A propos d'une peinture murale de l’église d’Avy placée sur le mur de la chapelle,
à gauche du chœur.
Elle est, dit-il, présentée ainsi dans un guide touristique récent : « à l’intérieur
à gauche s’ouvre une chapelle ornée d’une peinture murale du XIVe siècle : deux
donateurs présentés par leurs saints patrons vénèrent une Vierge à l’Enfant
portant l’équipement du parfait pèlerin : chapeau, bourdon, besace… La chapelle
recouvre un ossuaire dont on voit l’accès à l’extérieur » (cf. également la
notice affichée près de l’église).
Il doute de la représentation d’une Vierge : « Le personnage central tient sur
son bras droit un enfant. Il est habillé en saint Jacques et, à mon avis, rien
ne justifie dans cette peinture l’appellation de Vierge à l’Enfant».

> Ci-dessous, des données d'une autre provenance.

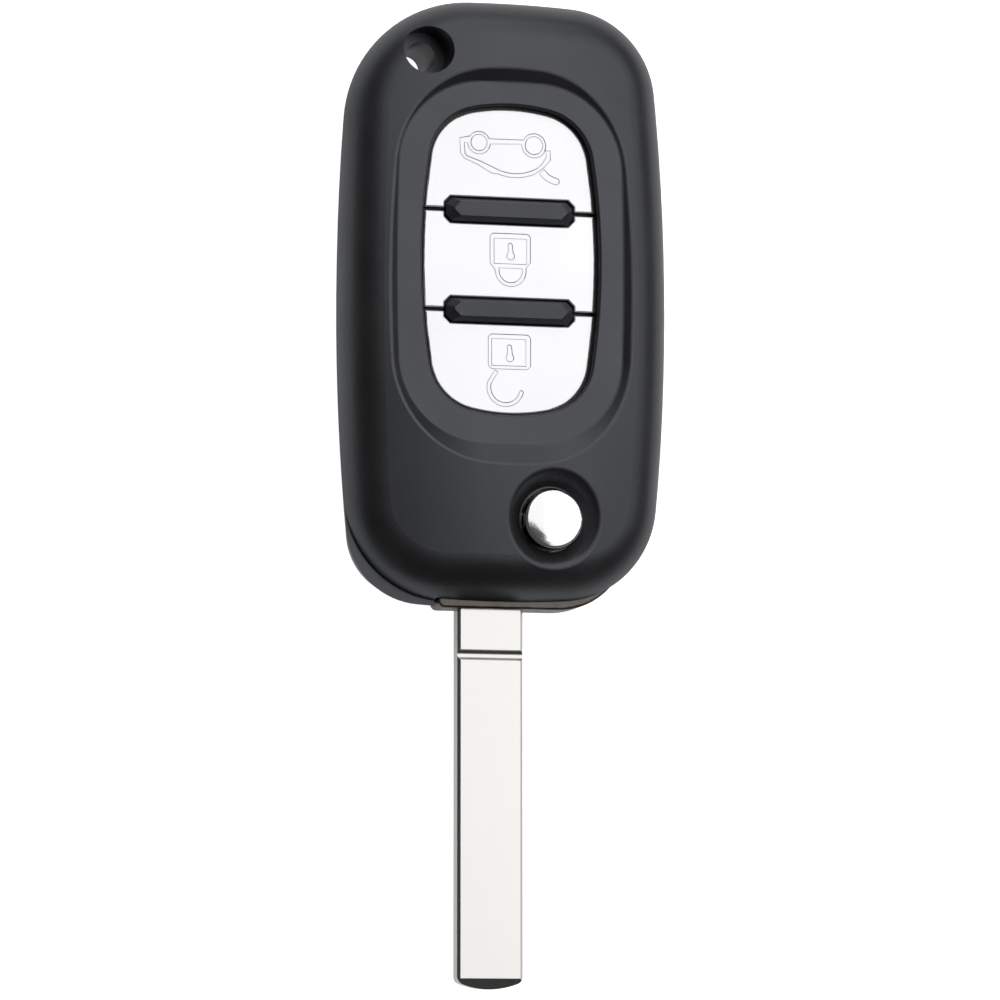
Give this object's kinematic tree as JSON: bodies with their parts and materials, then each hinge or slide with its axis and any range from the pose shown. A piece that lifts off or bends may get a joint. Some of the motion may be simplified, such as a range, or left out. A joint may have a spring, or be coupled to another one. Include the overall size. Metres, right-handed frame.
{
  "type": "key fob shell",
  "caption": "Replacement shell for a flip-blade car remote: two-part moulded housing, silver buttons over a rubber keypad, sprung release button and an uncut folding blade.",
  "frame": {"origin": "middle of the flat back of the housing", "axes": "+Z out of the front with the buttons, +Y along the housing towards the key-ring hole, +X to the right as the front is looked at. The blade points along -Y when it is swung out."},
  "size_m": [0.0408, 0.1194, 0.0154],
  "materials": {
    "cover_plastic": "fine-grained matte black moulded plastic",
    "inner_plastic": "plain black moulded plastic",
    "keypad_rubber": "smooth dark silicone rubber",
    "button_silver": "satin silver-white coated plastic",
    "button_chrome": "bright plated metal",
    "blade_nickel": "polished nickel-plated blade blank",
    "hub_metal": "dark blackened cast metal",
    "screw_steel": "plain bright steel"
  },
  "bodies": {
    "housing": {"front_cover": "cover_plastic", "rear_cover": "cover_plastic", "keypad_mat": "keypad_rubber", "board_tray": "inner_plastic", "tray_screws": "screw_steel", "spring_cup": "inner_plastic"},
    "blade_carrier": {"blade_hub": "hub_metal", "key_blade": "blade_nickel", "blade_pin": "screw_steel", "flip_spring": "screw_steel"},
    "release_button": {"release_button": "button_chrome"},
    "boot_button": {"boot_button": "button_silver"},
    "lock_button": {"lock_button": "button_silver"},
    "unlock_button": {"unlock_button": "button_silver"}
  },
  "joints": [
    {"name": "blade_flip", "type": "hinge", "parent": "housing", "child": "blade_carrier", "pos_m": [0.0052, -0.0265, 0.0075], "axis": [0, 0, 1], "range_deg": [0, 180], "stiffness_Nm_per_rad": 0.01, "springref_deg": -57.3},
    {"name": "release_press", "type": "slide", "parent": "blade_carrier", "child": "release_button", "axis": [0, 0, -1], "range_m": [0, 0.0015], "stiffness_N_per_m": 600, "springref_m": -0.0015, "deforming": ["flip_spring"]},
    {"name": "boot_press", "type": "slide", "parent": "housing", "child": "boot_button", "axis": [0, 0, -1], "range_m": [0, 0.0005], "stiffness_N_per_m": 400, "springref_m": -0.0005, "deforming": ["keypad_mat"]},
    {"name": "lock_press", "type": "slide", "parent": "housing", "child": "lock_button", "axis": [0, 0, -1], "range_m": [0, 0.0005], "stiffness_N_per_m": 400, "springref_m": -0.0005, "deforming": ["keypad_mat"]},
    {"name": "unlock_press", "type": "slide", "parent": "housing", "child": "unlock_button", "axis": [0, 0, -1], "range_m": [0, 0.0005], "stiffness_N_per_m": 400, "springref_m": -0.0005, "deforming": ["keypad_mat"]}
  ]
}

Il y voit plutôt un saint Jacques : Sa lecture est basée sur la comparaison
avec une illustration beaucoup plus tardive de la légende du pendu-dépendu,
représentant saint Jacques entouré de scènes dont deux sont légendées : en haut
à droite «le Père et la Mère requérant que l’on dépende leur enfant», en haut
à gauche «l’innocent fut dépendu, sain et joyeux leur fut rendu». En bas, le
père et la mère implorent saint Jacques».
L'abbé Jégou fait une analogie entre la peinture et l’image, mais se demande
s’il a raison.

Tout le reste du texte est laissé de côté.